Side effects: The most common side effects are hot flushes, joint and bone pain, reduction of bone density, diarrhea and rashes. In women with increased risk for osteoporosis the fracture rate is higher under AI than with the SERM tamoxifene, so that before initiating therapy, a bone density measurement is recommended.
Modes of treatment in breast cancer: Adjuvant therapies with AI include monotherapy over 5 years (in postmenopausal women), combination with GnRHanalogue (in women who are not postmenopausal) and also the switch-concept (2 years of tamoxifene, followed by aromatase inhibitor for 3–5 years or vice versa. High risk situations may warrant „extended use“ with continuation of the therapy after 5 years (up to 10 years). In the metastasized situation, AI are applied in first- as well as in second-line therapy, if there is not a rapid disease progression in vital organs (lung, liver), or as maintenance therapy after chemotherapy.
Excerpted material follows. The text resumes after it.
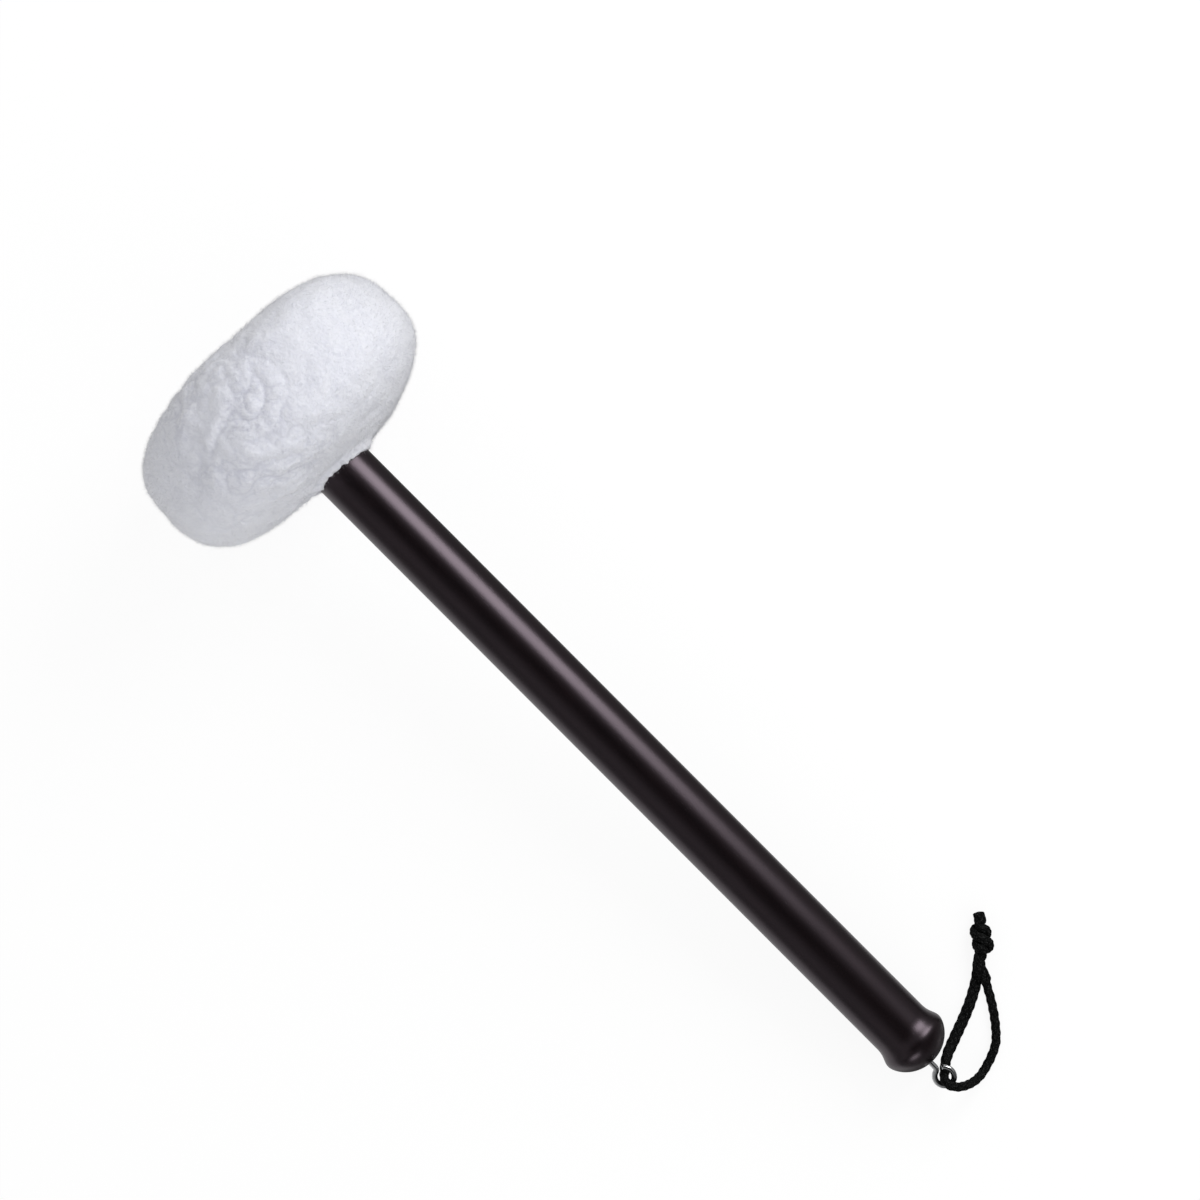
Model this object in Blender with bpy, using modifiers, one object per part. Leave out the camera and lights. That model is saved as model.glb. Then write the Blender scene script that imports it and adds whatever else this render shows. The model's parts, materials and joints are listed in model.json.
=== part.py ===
"""Gong mallet: a padded fleece head on a turned handle, with a cord loop through a screw eye in the butt.

The mallet lies on a flat surface at z = 0, with +X from the head to the butt. The head rests on the
flat that its weight presses into the pile, and the butt rests on its flare, so the handle slopes.
Pieces that touch on the real mallet keep FIT_GAP between them.
"""

import math

import bmesh
import bpy
from mathutils import Matrix, Vector

# Clearances
FIT_GAP = 0.0003
RECESS_SIDE_GAP = 0.0006

# Hardwood core of the head
CORE_DIAMETER = 0.070
CORE_LENGTH = 0.036
CORE_EDGE_ROUND = 0.003
CORE_WEB = 0.0045  # wood left between the tenon and the screw's recess

# Felt padding round the core, and the fleece over it
RIM_FELT_THICKNESS = 0.0110
FACE_FELT_THICKNESS = 0.0050
FELT_FULLNESS = 3.2  # exponent of the outline: 2 is an ellipse, and more is squarer
FLEECE_RIM_THICKNESS = 0.0094
FLEECE_FACE_THICKNESS = 0.0061
FLEECE_FULLNESS = 2.7
REST_PRESS = 0.0020  # how far the pile gives way under the head
DRAWCORD_DIAMETER = 0.0020

# Handle
HANDLE_SHOWING = 0.29465  # back of the head to the end of the butt
HANDLE_DIAMETER = 0.0222
TENON_DIAMETER = 0.0160
TENON_CHAMFER = 0.0010
FLARE_DIAMETER = 0.0255
FLARE_TO_END = 0.0095
FLARE_RUN = 0.0071  # straight handle to the widest ring of the flare
FLARE_START_PULL = 0.55  # shares of the run that the hollow's two tangents take
FLARE_END_PULL = 0.30
SHOULDER_PULL = 0.30  # share of the dome's length that its shoulder's tangent takes
DOME_PULL = 0.67  # share of the flare's radius that the dome's end tangent takes

# Screw and washer that hold the core on the tenon
SCREW_DIAMETER = 0.0048
SCREW_LENGTH = 0.032
SCREW_TIP = 0.005
SCREW_HEAD_DIAMETER = 0.0090
SCREW_HEAD_HEIGHT = 0.0030
SCREW_HEAD_ROUND = 0.0012
WASHER_DIAMETER = 0.018
WASHER_THICKNESS = 0.0015
RECESS_SPARE_DEPTH = 0.0005

# Screw eye in the butt
EYE_OUTER_DIAMETER = 0.0088
EYE_WIRE_DIAMETER = 0.0020
EYE_REACH = 0.00705  # end of the butt to the centre of the ring
EYE_OFF_AXIS = -0.0011  # the eye sits a little to one side of the handle's axis
EYE_TURN = math.radians(15)  # the ring's turn about its shank
EYE_CUT_ANGLE = math.radians(27)  # from the shank to the wire's cut end
EYE_LEAVE_ANGLE = math.radians(20)  # from the shank to where the ring bends into it
EYE_PLAIN_SHANK = 0.003  # unthreaded wire inside the wood
THREAD_LENGTH = 0.013
THREAD_DIAMETER = 0.0021
THREAD_DEPTH = 0.0003
THREAD_PITCH = 0.0011
THREAD_TIP = 0.0020

# Cord loop, laid on the surface with its knot away from the butt
CORD_DIAMETER = 0.0032
TAIL_LENGTH = 0.0042
KNOT_LENGTH = 0.0109
KNOT_WIDTH = 0.0085
KNOT_CORE_SWELL = 1.15  # the legs spread a little where the knot squeezes them
KNOT_HEADING = math.radians(133.4)
KNOT_FOOT = Vector((-0.0210, 0.0389))  # where the two legs enter it, seen from above
TAIL_HEADING = math.radians(147)
LOBE_LENGTH = 0.0056
LOBE_TILT = (math.radians(18), math.radians(-14))

# Sides and steps of the round shapes, and pieces of their outlines
FLARE_PIECES = 6
DOME_PIECES = 8
FLEECE_PIECES = 20
PADDING_PIECES = 5
RING_PIECES = 26
BEND_PIECES = 5
DRAWCORD_SIDES = 8
HEAD_STEPS = 40
HANDLE_STEPS = 36
SMALL_STEPS = 16
THREAD_STEPS = 12
CORD_STEP = 0.0020

# Places that follow from the sizes
CORE_HALF = CORE_LENGTH / 2
CORE_RADIUS = CORE_DIAMETER / 2
FELT_RADIUS = CORE_RADIUS + FIT_GAP + RIM_FELT_THICKNESS
FELT_HALF = CORE_HALF + FIT_GAP + FACE_FELT_THICKNESS
FELT_FACE = CORE_HALF + FIT_GAP
HEAD_RADIUS = FELT_RADIUS + FIT_GAP + FLEECE_RIM_THICKNESS
HEAD_HALF = FELT_HALF + FIT_GAP + FLEECE_FACE_THICKNESS
HANDLE_RADIUS = HANDLE_DIAMETER / 2
FLARE_RADIUS = FLARE_DIAMETER / 2
NECK_RADIUS = HANDLE_RADIUS + FIT_GAP
FELT_NECK = -FELT_HALF * (1 - (NECK_RADIUS / FELT_RADIUS) ** FELT_FULLNESS) ** (1 / FELT_FULLNESS)
FLEECE_NECK = -HEAD_HALF * (1 - (NECK_RADIUS / HEAD_RADIUS) ** FLEECE_FULLNESS) ** (1 / FLEECE_FULLNESS)
NECK_MIDDLE = (FELT_NECK + FLEECE_NECK) / 2
BUTT_END = -HEAD_HALF - HANDLE_SHOWING
FLARE_AT = BUTT_END + FLARE_TO_END
RECESS_DEPTH = WASHER_THICKNESS + SCREW_HEAD_HEIGHT + 2 * FIT_GAP + RECESS_SPARE_DEPTH
RECESS_FLOOR = CORE_HALF - RECESS_DEPTH
TENON_TOP = RECESS_FLOOR - CORE_WEB - FIT_GAP
SCREW_HOLE_RADIUS = SCREW_DIAMETER / 2 + FIT_GAP
SCREW_SEAT = RECESS_FLOOR + 2 * FIT_GAP + WASHER_THICKNESS
EYE_CENTRE = BUTT_END - EYE_REACH
EYE_RING_RADIUS = (EYE_OUTER_DIAMETER - EYE_WIRE_DIAMETER) / 2
WIRE_RADIUS = EYE_WIRE_DIAMETER / 2
CORD_RADIUS = CORD_DIAMETER / 2
CORD_STACK = CORD_DIAMETER + FIT_GAP  # between the middles of two cords that lie together
ON_FLOOR = CORD_RADIUS
KNOT_AHEAD = Vector((math.cos(KNOT_HEADING), math.sin(KNOT_HEADING)))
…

As in the adjuvant setting, in premenopausal women AI must be combined with GnRH analogues. For postmenopausal women with Her2 neu-positive carcinomas, a combination therapy of aromatase inhibitors with trastuzumab or lapatinib has recently been approved. For Her2 neu-negative, hormone receptor positive disease, a combination of exemestane with the m-TOR inhibitor everolimus can be applied after failureof aromatase monotherapy with non-steroidal AI.
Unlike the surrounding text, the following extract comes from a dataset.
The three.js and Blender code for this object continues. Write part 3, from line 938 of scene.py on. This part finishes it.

Future perspectives:The combination of aromatase inhibitors with the anti-estrogen fulvestrant was not more effective than each substance on its own (SoFEA investigators). Further ongoing trials explore the combination of aromatase inhibitors with neutralising antibodies against IGF-1 or its receptor (e.g. ganitumab), metformin and inhibitors of PI3k and/or Akt. Some of these targeted therapy approaches try to overcome resistance to endocrine therapy, e. g. combinations with mTOR inhibitors are being investigated in clinical trials. Also, the inhibition of PI3k and the new class of CDK4/6 inhibitors represent new promising approaches of combination therapy with aromatase inhibitors.